Après avoir assisté en 2017 à un spectacle de son idole d’enfance au Centre Vidéotron, Chantal Lefebvre, qui vit dans la région de Dunkerque, enrôlait son amie Christyne Cardon, qui vit dans la région parisienne, afin que l’artiste reçoive cette prestigieuse récompense, espoir qui se concrétisait grâce à l’intervention d’un autre admirateur de la Québécoise, le maire de Boulogne-sur-Mer, Frédéric Cuvillier.
Les amies, présentes jeudi, avaient traversé l’océan spécialement pour assister à l’évènement. « On aime l’humanité de Ginette », a dit Mme Cardon, en n’utilisant que le prénom de la star, comme s’il s’agissait d’une intime. « Ginette est très généreuse, très entière. »
La nouvelle Piaf
Lors d’un tête-à-tête joyeusement échevelé avec La Presse, quelques heures avant qu’elle ne soit décorée, Ginette Reno se remémorait avec sa légendaire (et souvent hilarante) faconde sa relation avec la France, qui aura connu ses temps forts durant les années 1980, alors qu’elle visitait fréquemment le plateau de l’émission Champs-Élysées de Michel Drucker. J’ai besoin de parler (1984), créée par Luc Plamondon et Diane Juster pour la pièce Dis-moi le si j’dérange de Janette Bertrand, demeure là-bas son plus gros tube, bien que sa carrière n’y ait jamais eu la même ampleur qu’au Québec. « J’ai rien fait pour que ça décolle. »

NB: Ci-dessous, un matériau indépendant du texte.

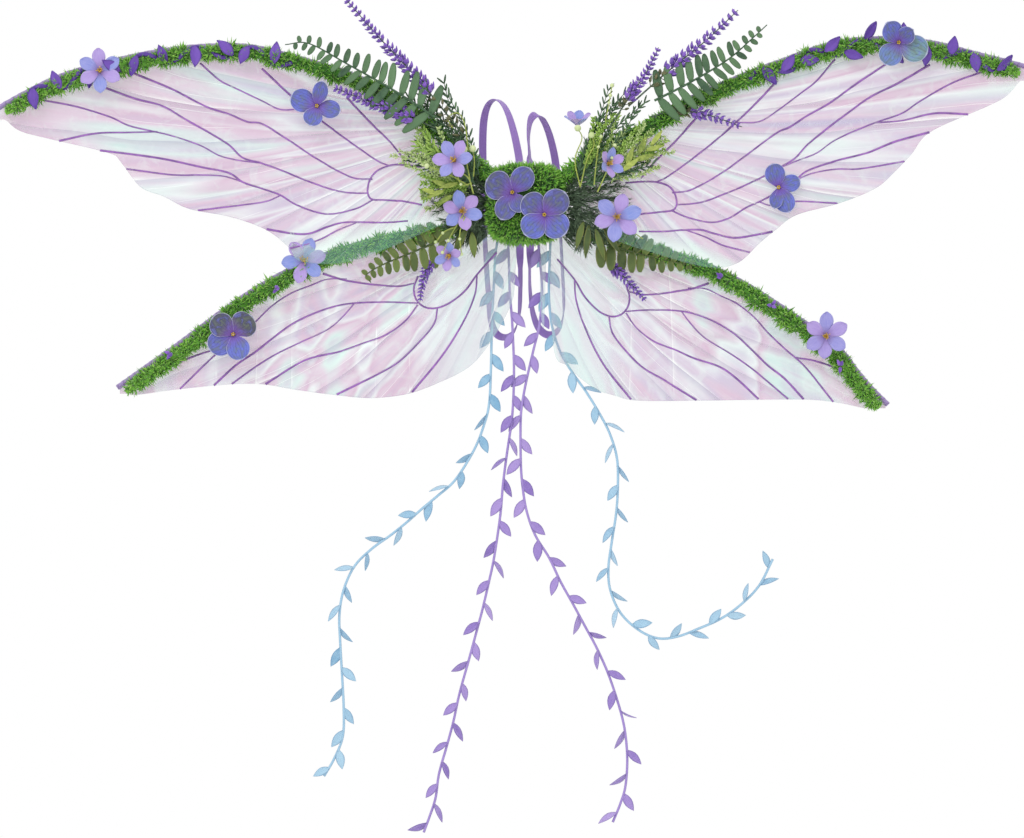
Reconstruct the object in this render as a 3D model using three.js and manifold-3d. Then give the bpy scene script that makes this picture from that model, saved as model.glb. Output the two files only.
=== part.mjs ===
// Fairy wings: four wings of clear film on tape-wrapped wire spars, joined by a hub that two elastic
// arm loops hold against the wearer's back, and dressed with moss, silk flowers and leaf ribbons.
// Millimetres. +Z is up, +X is to the right seen from behind the wearer, and -Y points away from the
// wearer. The origin is the middle of the felt backing's rear face, which rests on the back.
import * as THREE from "three";
import { mergeVertices } from "three/addons/utils/BufferGeometryUtils.js";
import Module from "manifold-3d";

const wasm = await Module();
wasm.setup();

// ---- driving dimensions ----
const GAP = 0.3; // left between pieces that touch
const HINGE_X = 50; // the spars bend here, each side of the hub
const UPPER_Y = -30; // plane of the upper spars at the hub
const LOWER_Y = -8; // plane of the lower spars at the hub, nearer the back
const SWEEP = 45; // how far the wings lean away from the back at SWEEP_REACH
const SWEEP_REACH = 560;
const WIRE_R = 1.5;
const TAPE_INNER_R = 2.0;
const TAPE_OUTER_R = 3.6;
const FILM_T = 1.0;
const MOSS_WIDTH = 26;
const UPPER_MOSS_DEPTH = 11;
const LOWER_MOSS_DEPTH = 10;
const BACKING = { halfWidth: 32, halfHeight: 42, thickness: 3, corner: 12 };
const PAD = { halfWidth: 46, halfHeight: 46, corner: 22, rear: -33.5, front: -47 };
const STRAP_WIDTH = 9;
const STRAP_T = 1.2;
const RIBBON_R = 1.5;

const group = new THREE.Group();
const v3 = (x, y, z) => new THREE.Vector3(x, y, z);

const COLOURS = {
  film: [0xe6cde4, 0.15],
  tape: [0x9a78b8, 0.55],
  wire: [0x9a9aa0, 0.35],
  felt: [0x6d4f8c, 0.95],
  moss: [0x4f8a22, 0.95],
  lilac: [0xb6a0dc, 0.7],
  periwinkle: [0x8f9fdc, 0.7],
  hydrangea: [0x8d90b4, 0.7],
  fern: [0x4f6f3a, 0.7],
  lavender: [0x6a449c, 0.8],
  frosted: [0x9ab46c, 0.85],
  vine: [0x6a44a8, 0.7],
  ribbonBlue: [0x98c8e2, 0.6],
  ribbonPurple: [0xa08cd6, 0.6],
  elastic: [0x9874bc, 0.8],
};

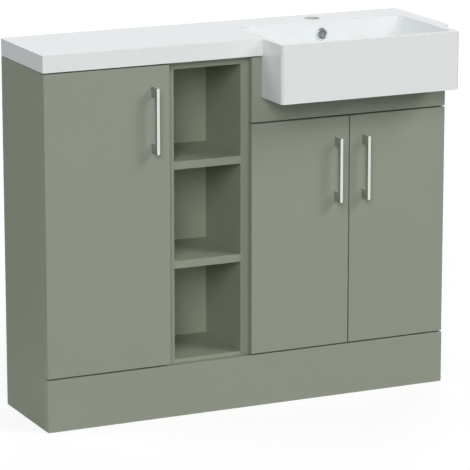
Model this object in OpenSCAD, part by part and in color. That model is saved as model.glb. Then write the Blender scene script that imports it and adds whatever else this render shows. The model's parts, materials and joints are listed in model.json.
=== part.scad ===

Elle a 21 ans lorsqu’elle chante pour la première fois à l’Olympia en 1967, à l’occasion d’un récital intitulé le Music-hall canadien. « J’avais perdu beaucoup de poids, j’étais belle comme un cœur, et j’avais acheté une robe très sexy. Je voulais montrer mes jambes. Quand je suis montée sur scène, Bruno Coquatrix [directeur de l’Olympia] m’a arrêtée et il m’a dit : “Mais il ne faut pas mettre une robe comme ça, vous êtes la nouvelle Piaf. » Il m’a emmenée magasiner et m’a fait acheter une de mes plus belles robes, une robe maxi. »
Puis Ginette se lève de son fauteuil et pousse à plein volume les premières lignes de Mon vieux Lucien et de C’est peut-être ça. « Quand Piaf chantait “C’est peut-être ça l’amour d’aller se foutre à l’eau”, je te jure, t’avais l’impression qu’elle se noyait pour vrai. C’est ça qu’elle m’a enseigné : il faut que tu saches ce que tu chantes et que tu le chantes avec intensité. »
Qu’est-ce qui occupe Ginette Reno ces jours-ci ? La grande dame ne savait toujours pas si elle serait conviée aux funérailles de Guy Lafleur, mais annonçait jeudi la parution cet automne d’un nouvel album, déjà enregistré.
Pourra-t-on y entendre un duo avec son ami Loud ? Il faudra continuer de rêver. « Ah, mon Dieu ! Il est assez particulier lui, hein ? Il ne parle pas beaucoup. J’ai passé deux jours avec lui [lors du tournage des publicités d’Uber Eats] et j’ai tout essayé pour le dérider. J’ai même pensé me déshabiller toute nue. S’il avait vu comment Dieu m’a faite, peut-être que j’aurais eu une réaction. »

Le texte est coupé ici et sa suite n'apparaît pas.